21 January 2014

Are We Still Sitting on the Backs of Our Sisters?

Yesterday, on Martin Luther King, Jr. Day, the Internet became suddenly incensed over a photograph of a Russian fashion model gracefully sitting in a chair that seems to be made of the naked body of a black woman tied in a bondage pose. 


Outrage: Buro 247 used the horrendously offensive image, pictured, of Dasha Zhukova Monday to illustrate an unrelated interview about the former model's new magazine, GarageI saw Facebook posts. Twitter trends. Lots of outrage and people shouting in various forums. Headlines in online news papers like: 

"Russian oligarch's girlfriend sparks MLK day firestorm after posing on naked 'black woman' chair for fashion blog"


I wondered: was the photograph meant to be making a political statement about hierarchies of exploitation, people as furniture? Fashion exploiting the naked? Wealth juxtaposed with the bondage of the consumer? A statement on what? Racism? Forniphilia? Hedonism? (Did no one else notice that the photo on the wall behind her looks like it is of a man in bed between two women?) 

I remember a coffee table book of photographs I have somewhere with a series of photographs by Judy Olausen called "Mother" from many years ago where the artist's intent (using her own mother as a model) was to see the way a mother becomes a background object in a sort of nightmare '50s suburban setting--pushing the imagery with an intent to depict the marginalization of woman as wife and mother by and within societal expectations. 


I wondered if there was a similar artistic intent here. I mean, really, does anyone chose to sit in a chair that is that ugly? (And I mean visually ugly as much as politically ugly!) What was the intent here? Who is Dasha Zhukova? Is this a chair she personally owns? If so why did she use that chair? Or is it a chair the photographer / interviewer placed her in? Was that purposeful? What is the take home message? 

So this made me go do some research on the "chair"--I wanted to know if it was intended as an artist's statement (albeit in bad taste) intended to encourage an understanding or at least a closer look at oppression. Apparently it is part of a series by a British artist, Alan Jones, circa the late 1960s. He made a series of pieces of furniture using naked or nearly naked mannequins (black and white) in bondage positions, "Strippers as Furniture." In the 1960s Jones' "furniture" outraged feminists, too. We may be able to give him some benefit of the doubt if his intent was to showcase the fact that women are demeaned by the porn industry, but I can't seem to find much of the artistic statement on this--just the outrage


In the case of Zhukova's chair all I can find is the outrage as well. No one has questioned whether she owns the chair, why she bought the chair, or what she was thinking by posing in that chair. Bear also in mind that this is a Russian woman--the same cultural baggage an American sees here vis a vis slavery and race may not be as evident to her. Mind you, her ethnicity and wealth (she dances with billionaires, afterall) doesn't excuse insensitivity; it just explains it. 
Zhukova,also posted the photograph on her own Instagram feed. Then when the firestorm hit,she and the magazine that interviewed her cropped the photo to take out all but the "boots" of the chair--a very mea culpa moment that tells me she never realized how ugly this photo could be. 

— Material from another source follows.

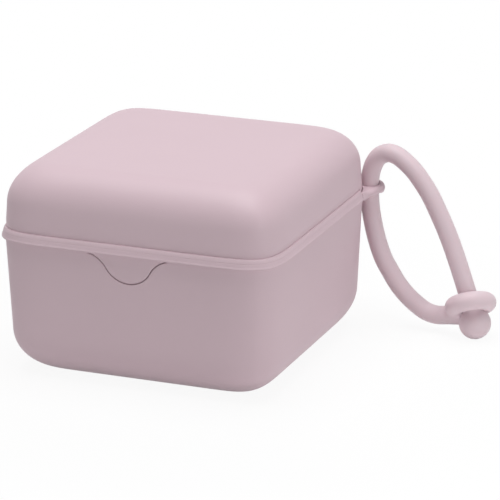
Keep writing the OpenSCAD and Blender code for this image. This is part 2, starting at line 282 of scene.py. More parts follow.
def tangent_point(start: Array, centre: Array, r: float, side: int) -> Array:
    """Point where the tangent from a point touches a circle.

    Args:
        start: The point, in the circle's plane.
        centre: Middle of the circle.
        r: Radius of the circle.
        side: 1 for the tangent counter-clockwise of the centre's way to start, else -1.

    Returns:
        The point of touch.
    """
    way = start - centre
    turn = math.atan2(way[1], way[0]) + side * math.acos(r / np.linalg.norm(way))
    return centre + r * np.array([math.cos(turn), math.sin(turn)])


@dataclass
class BoredPlate:
    """A plate with a round bore and rounded edges.

    Its outline is a closed line, counter-clockwise, all of which is seen from the
    middle of the bore. The columns of lean say how far it moves from its lower to
    its upper face, and swell is how far both faces stand out further.
    """

    outline: Array
    rounding: Array
    lean: Array
    swell: Array
    centre: Pair
    bore_r: float
    low: float
    high: float
    bore_edge: float = 0.25
    steps: int = 6

    def grid(self) -> tuple[Array, Array]:
        """Rows once round the plate's section.

        A rounding of radius r moves the outline in by r (1 - sin q) at a height
        r (1 - cos q) from the face, for q from 0 to 90 degrees. The bore's edge
        does the same outwards from the bore.

        Returns:
            Points in the plane, of shape (rows, columns, 2), and their heights.
        """
        way = np.roll(self.outline, -1, 0) - np.roll(self.outline, 1, 0)
        way /= np.linalg.norm(way, axis=1, keepdims=True)
        normal = np.stack([way[:, 1], -way[:, 0]], -1)
        out = self.outline - np.array(self.centre)
        out /= np.linalg.norm(out, axis=1, keepdims=True)
        q = np.radians(np.linspace(0, 90, self.steps + 1))[:, None]
        inset, drop = (1 - np.sin(q)) * self.rounding, (1 - np.cos(q)) * self.rounding
        rows = np.concatenate([self.high - drop, self.low + drop[::-1]])
        moved = ((rows - self.low) / (self.high - self.low))[..., None] * self.lean
        edge = self.outline - np.concatenate([inset, inset[::-1]])[..., None] * normal + moved
        reach = self.bore_r + (1 - np.sin(q)) * self.bore_edge + 0 * self.rounding
        dip = (1 - np.cos(q)) * self.bore_edge + 0 * self.rounding
        bore = np.array(self.centre) + reach[..., None] * out
        points = np.concatenate([edge, bore, bore[::-1]])
        heights = np.concatenate([rows, self.low + dip, self.high - dip[::-1]])
        middle = (self.low + self.high) / 2
        heights = middle + (heights - middle) * (1 + 2 * self.swell / (self.high - self.low))
        return points, heights

    def add_upright(self, surface: Surface) -> None:
        """Adds the plate with its bore along Z."""
        points, heights = self.grid()
        surface.add_grid(np.concatenate([points, heights[..., None]], -1), wrap_rows=True)

    def add_sideways(self, surface: Surface) -> None:
        """Adds the plate with its bore along X, and its plane as Y and Z."""
        points, heights = self.grid()
        surface.add_grid(np.concatenate([heights[..., None], points], -1), wrap_rows=True)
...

It really is doubly ironic that the picture was posted on MLK day and that a woman who made her fortune in the fashion industry is relaxing "on the back," so to speak, of a naked woman. I doubt that,in this case, that anyone actually intended the photograph as an artistic statement about the exploitation of women--especially of black women--since Zhaukov was simply posing for an interview about her new fashion/art magazine Garage. Yet in someways this photograph and its incarnations--the original and the cropped out chair--now become a part of the record of the process of cultural awareness and change. Just as Jones' chair in the 1960s made us think about women's issues, so the photo of Zhukova reminds us that times change and people forget. Do we blame her for being a part of a generation or that has not faced the struggle for equal rights? Or for being part of a priviledged class that doesn't see the implications to others in the iconography of oppression in the very art she wants to support? For ignorance or for nsensitivity? Maybe the very thing we need to remember is that we are all loaded with our own cultural baggage and that photos like this are the things that allow us to react, to express our anger and our fears and our positions. Maybe that is the take home message. That we need to rejoice that people do react with outrage at such things! And that in reacting to such things, we too need to be sensitive--this is a teachable moment, not a reason for a lynching.  

As exhausting as the dialog can be regarding race, gender, privilege, and exploitation, it will be when we stop being aware, stop talking, and stop making (or even just finding) the inadvertent artistic statements defining such issues that we will have lost the battle.